If you walk into almost any organization today – whether a startup, SMB, or enterprise – you’ll see a familiar cybersecurity pattern. A pile of individual point solutions stacked on top of one another. One tool handles email threat, another focuses on network monitoring, a separate product protects cloud workloads, an agent secures endpoints, and yet another system manages identity. A SIEM is often added on top to make sense of the chaos.
On the surface, this might look comprehensive. But it is an increasingly dangerous form of fragmentation.
Tool sprawl has quietly become one of the most expensive and risky weaknesses facing modern organizations. As cyber threats evolve at speed, fragmented architectures no longer offer the resilience companies need.
Fragmentation often begins with good intentions. A new threat emerges, the team purchases a tool to address it, and the cycle repeats. Over time, companies end up managing a long list of security products from different vendors, each with their own console, workflows, alert formats, and data structures. While each tool may work individually, the combined environment is inconsistent, complex, and full of blind spots.

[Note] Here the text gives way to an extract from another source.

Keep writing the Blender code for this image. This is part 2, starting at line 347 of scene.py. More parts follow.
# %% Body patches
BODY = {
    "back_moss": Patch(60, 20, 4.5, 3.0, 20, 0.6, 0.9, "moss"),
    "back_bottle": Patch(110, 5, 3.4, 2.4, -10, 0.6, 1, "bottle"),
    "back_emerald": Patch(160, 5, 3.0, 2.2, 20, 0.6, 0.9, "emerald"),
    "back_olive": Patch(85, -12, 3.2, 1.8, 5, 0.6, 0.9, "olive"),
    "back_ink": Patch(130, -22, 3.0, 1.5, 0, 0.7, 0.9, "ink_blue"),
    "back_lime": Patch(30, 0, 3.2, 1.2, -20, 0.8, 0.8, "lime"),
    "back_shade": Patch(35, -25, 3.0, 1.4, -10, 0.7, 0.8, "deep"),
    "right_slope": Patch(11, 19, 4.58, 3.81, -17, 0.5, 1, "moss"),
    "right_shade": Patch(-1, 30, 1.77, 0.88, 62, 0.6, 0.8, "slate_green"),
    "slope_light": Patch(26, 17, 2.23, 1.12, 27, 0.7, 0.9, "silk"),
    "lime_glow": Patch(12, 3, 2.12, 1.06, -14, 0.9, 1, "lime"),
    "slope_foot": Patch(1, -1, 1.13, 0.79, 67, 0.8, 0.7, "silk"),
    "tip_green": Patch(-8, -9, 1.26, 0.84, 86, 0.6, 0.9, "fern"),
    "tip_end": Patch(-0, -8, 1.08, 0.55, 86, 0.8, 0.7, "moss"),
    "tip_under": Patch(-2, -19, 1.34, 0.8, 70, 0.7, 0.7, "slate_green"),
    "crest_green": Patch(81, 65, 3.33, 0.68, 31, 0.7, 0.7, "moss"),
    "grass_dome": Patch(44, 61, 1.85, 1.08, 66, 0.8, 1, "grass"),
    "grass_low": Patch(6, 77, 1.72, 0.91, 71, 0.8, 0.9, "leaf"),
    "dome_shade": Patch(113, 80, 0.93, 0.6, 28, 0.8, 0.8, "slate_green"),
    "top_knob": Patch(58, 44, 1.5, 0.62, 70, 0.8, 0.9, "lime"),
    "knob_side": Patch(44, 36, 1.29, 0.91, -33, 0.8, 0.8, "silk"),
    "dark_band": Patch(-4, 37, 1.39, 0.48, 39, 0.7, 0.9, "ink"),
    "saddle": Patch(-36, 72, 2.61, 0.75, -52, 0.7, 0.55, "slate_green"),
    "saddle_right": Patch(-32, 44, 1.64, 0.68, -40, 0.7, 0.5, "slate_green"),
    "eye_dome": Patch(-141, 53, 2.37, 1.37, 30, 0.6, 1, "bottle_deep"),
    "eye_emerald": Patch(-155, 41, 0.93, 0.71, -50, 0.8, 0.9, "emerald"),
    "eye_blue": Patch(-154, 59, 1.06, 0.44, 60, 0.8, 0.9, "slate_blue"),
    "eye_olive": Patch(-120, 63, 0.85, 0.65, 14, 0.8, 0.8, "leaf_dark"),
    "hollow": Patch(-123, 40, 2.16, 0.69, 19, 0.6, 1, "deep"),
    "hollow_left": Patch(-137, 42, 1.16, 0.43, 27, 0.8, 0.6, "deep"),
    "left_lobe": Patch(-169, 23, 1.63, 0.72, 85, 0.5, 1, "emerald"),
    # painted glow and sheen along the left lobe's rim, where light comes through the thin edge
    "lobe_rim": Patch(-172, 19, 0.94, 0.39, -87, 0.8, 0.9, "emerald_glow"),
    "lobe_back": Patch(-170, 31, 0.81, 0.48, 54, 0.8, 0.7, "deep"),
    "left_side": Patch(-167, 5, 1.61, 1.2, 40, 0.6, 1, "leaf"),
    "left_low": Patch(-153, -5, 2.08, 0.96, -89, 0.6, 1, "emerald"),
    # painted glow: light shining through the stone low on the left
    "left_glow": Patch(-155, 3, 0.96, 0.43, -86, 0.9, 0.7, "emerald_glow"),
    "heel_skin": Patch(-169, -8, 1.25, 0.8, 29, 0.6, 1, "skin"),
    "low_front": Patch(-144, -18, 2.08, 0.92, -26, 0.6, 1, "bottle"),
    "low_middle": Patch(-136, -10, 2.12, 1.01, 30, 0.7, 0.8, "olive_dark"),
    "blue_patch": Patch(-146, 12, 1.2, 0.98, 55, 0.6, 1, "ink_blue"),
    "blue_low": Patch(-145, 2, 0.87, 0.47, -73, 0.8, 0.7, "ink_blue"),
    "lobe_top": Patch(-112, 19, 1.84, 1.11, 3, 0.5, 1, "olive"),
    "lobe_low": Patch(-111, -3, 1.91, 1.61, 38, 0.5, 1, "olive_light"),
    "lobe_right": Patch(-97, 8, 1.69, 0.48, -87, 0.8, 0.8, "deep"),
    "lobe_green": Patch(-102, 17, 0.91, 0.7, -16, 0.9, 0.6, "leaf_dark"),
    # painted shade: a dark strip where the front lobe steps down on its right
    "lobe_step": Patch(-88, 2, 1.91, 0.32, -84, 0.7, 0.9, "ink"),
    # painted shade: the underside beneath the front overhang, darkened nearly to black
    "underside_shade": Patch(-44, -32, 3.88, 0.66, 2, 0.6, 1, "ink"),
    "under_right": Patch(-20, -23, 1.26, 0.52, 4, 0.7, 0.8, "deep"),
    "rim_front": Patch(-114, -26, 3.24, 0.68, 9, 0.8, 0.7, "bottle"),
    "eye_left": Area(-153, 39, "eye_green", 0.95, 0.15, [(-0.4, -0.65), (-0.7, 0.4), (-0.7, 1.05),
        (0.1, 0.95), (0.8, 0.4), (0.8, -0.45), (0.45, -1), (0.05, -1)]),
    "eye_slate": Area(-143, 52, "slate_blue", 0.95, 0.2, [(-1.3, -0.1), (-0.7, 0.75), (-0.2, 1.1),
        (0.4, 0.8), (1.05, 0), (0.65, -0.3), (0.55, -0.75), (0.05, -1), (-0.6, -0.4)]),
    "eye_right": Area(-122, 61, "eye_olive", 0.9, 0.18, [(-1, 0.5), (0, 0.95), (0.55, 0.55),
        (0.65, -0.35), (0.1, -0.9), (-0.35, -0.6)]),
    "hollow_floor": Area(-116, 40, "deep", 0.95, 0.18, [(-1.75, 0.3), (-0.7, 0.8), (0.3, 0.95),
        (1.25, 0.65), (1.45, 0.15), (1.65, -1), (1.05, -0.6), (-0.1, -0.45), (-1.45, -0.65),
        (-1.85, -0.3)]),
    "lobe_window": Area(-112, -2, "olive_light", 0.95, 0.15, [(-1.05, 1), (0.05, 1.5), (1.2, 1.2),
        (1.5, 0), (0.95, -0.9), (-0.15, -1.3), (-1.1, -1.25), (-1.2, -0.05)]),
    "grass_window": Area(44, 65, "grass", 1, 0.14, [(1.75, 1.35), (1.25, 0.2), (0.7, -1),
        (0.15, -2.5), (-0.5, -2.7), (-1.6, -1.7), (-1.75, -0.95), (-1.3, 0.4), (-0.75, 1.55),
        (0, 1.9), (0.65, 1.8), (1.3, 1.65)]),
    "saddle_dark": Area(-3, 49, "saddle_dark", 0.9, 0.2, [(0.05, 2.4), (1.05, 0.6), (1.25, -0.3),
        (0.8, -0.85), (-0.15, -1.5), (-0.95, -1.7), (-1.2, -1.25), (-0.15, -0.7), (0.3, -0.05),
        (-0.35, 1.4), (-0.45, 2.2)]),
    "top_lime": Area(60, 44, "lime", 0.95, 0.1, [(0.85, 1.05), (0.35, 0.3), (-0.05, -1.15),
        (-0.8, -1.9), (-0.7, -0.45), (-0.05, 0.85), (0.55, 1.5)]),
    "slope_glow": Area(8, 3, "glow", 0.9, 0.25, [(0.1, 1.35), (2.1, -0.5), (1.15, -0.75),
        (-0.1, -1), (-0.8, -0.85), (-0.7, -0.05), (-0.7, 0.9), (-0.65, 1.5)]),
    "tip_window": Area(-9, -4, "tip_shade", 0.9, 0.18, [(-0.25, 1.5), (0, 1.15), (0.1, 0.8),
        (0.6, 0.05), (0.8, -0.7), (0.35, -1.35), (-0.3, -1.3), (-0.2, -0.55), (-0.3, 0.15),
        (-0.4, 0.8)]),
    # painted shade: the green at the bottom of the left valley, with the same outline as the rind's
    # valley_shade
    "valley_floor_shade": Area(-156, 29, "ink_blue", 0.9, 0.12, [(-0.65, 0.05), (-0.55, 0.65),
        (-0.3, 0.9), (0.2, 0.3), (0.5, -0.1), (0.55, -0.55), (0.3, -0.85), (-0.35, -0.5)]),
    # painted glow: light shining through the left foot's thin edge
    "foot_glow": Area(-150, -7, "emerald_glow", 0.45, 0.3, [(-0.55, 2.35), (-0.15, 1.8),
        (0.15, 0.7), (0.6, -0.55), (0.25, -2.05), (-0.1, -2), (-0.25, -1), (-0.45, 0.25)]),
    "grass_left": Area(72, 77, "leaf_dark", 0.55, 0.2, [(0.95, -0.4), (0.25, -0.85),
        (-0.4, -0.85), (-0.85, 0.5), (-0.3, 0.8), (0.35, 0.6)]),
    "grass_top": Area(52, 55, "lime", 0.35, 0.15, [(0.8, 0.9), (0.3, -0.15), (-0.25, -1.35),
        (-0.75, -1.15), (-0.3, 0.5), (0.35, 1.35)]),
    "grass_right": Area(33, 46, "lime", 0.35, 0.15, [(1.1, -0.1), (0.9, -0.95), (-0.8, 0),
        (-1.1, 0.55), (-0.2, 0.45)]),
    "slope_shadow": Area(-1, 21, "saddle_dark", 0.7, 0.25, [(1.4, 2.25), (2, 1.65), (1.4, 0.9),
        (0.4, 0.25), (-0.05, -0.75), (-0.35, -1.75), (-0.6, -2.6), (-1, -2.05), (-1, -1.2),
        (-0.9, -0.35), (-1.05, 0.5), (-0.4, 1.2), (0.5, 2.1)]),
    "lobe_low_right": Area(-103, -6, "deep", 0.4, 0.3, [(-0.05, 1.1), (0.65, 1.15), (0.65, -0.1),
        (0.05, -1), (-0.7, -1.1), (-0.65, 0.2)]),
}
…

For CIOs and CISOs, this results in rising operational costs, reduced visibility, slower incident response, and an overall increase in risk. For developers and technical teams, the environment becomes harder to integrate, more fragile, and more difficult to automate. Fragmented tools don’t simply make security complicated – they actively weaken it.
Automation is supposed to be the great equalizer in cybersecurity. Threats evolve in minutes, and manual processes cannot keep pace. But automation depends on consistent signals, unified data, and shared policies. When tools come from multiple vendors and operate in isolation, automation becomes unreliable and slow. This creates the delay that attackers exploit.
A unified security platform brings together identity, endpoint, network, cloud, data, and analytics into a single architecture. This shift immediately improves visibility, streamline operations, and strengthens protection.
With a unified platform, CIOs and CISOs finally gain a real-time view of the entire digital environment, which is crucial when an incident occurs. Policies become consistent from on-premises systems to cloud workloads and remote devices. Zero Trust becomes far more achievable because identity, access, device posture, and network controls all operate from the same foundation.
Unified platforms also help close skills gaps. Organizations, especially SMBs, no longer need to maintain specialized knowledge for a dozen different systems. Teams can focus on mastering one platform instead of dividing their attention across incompatible solutions. Developers also benefit from this approach because unified systems make security automation far easier to implement across Continuous Integration (CI) and Continuous Delivery/Deployment (CD) pipelines, compliance processes, and detection mechanisms.
A consolidated platform also reduces total cost of ownership. Fewer vendors, simpler licensing, reduced integration overhead, and streamlined administration, all contribute to measurable savings while improving security posture.
Cybersecurity is entering an ecosystem era. Just as businesses consolidated around integrated cloud ecosystems such as Amazon Web Services, Microsoft 365, and Google Cloud, cybersecurity is moving in the same direction. Standalone tools can no longer keep up with threats that are increasingly fast, automated, and complex. A unified platform does not replace all specialized capabilities, but it ensures everything works together as a coordinated defense system.
Fragmented cybersecurity architectures drain time, money, and resilience. As threats accelerate, the organizations that succeed will be those that replace tool sprawl with unified, integrated platforms built for speed, clarity, and automation. Whether you are a CIO defining strategic priorities, a CISO managing risk, an SMB leader optimizing limited resources, or a developer building secure applications, the conclusion is the same. Security must become unified – because modern threats already are.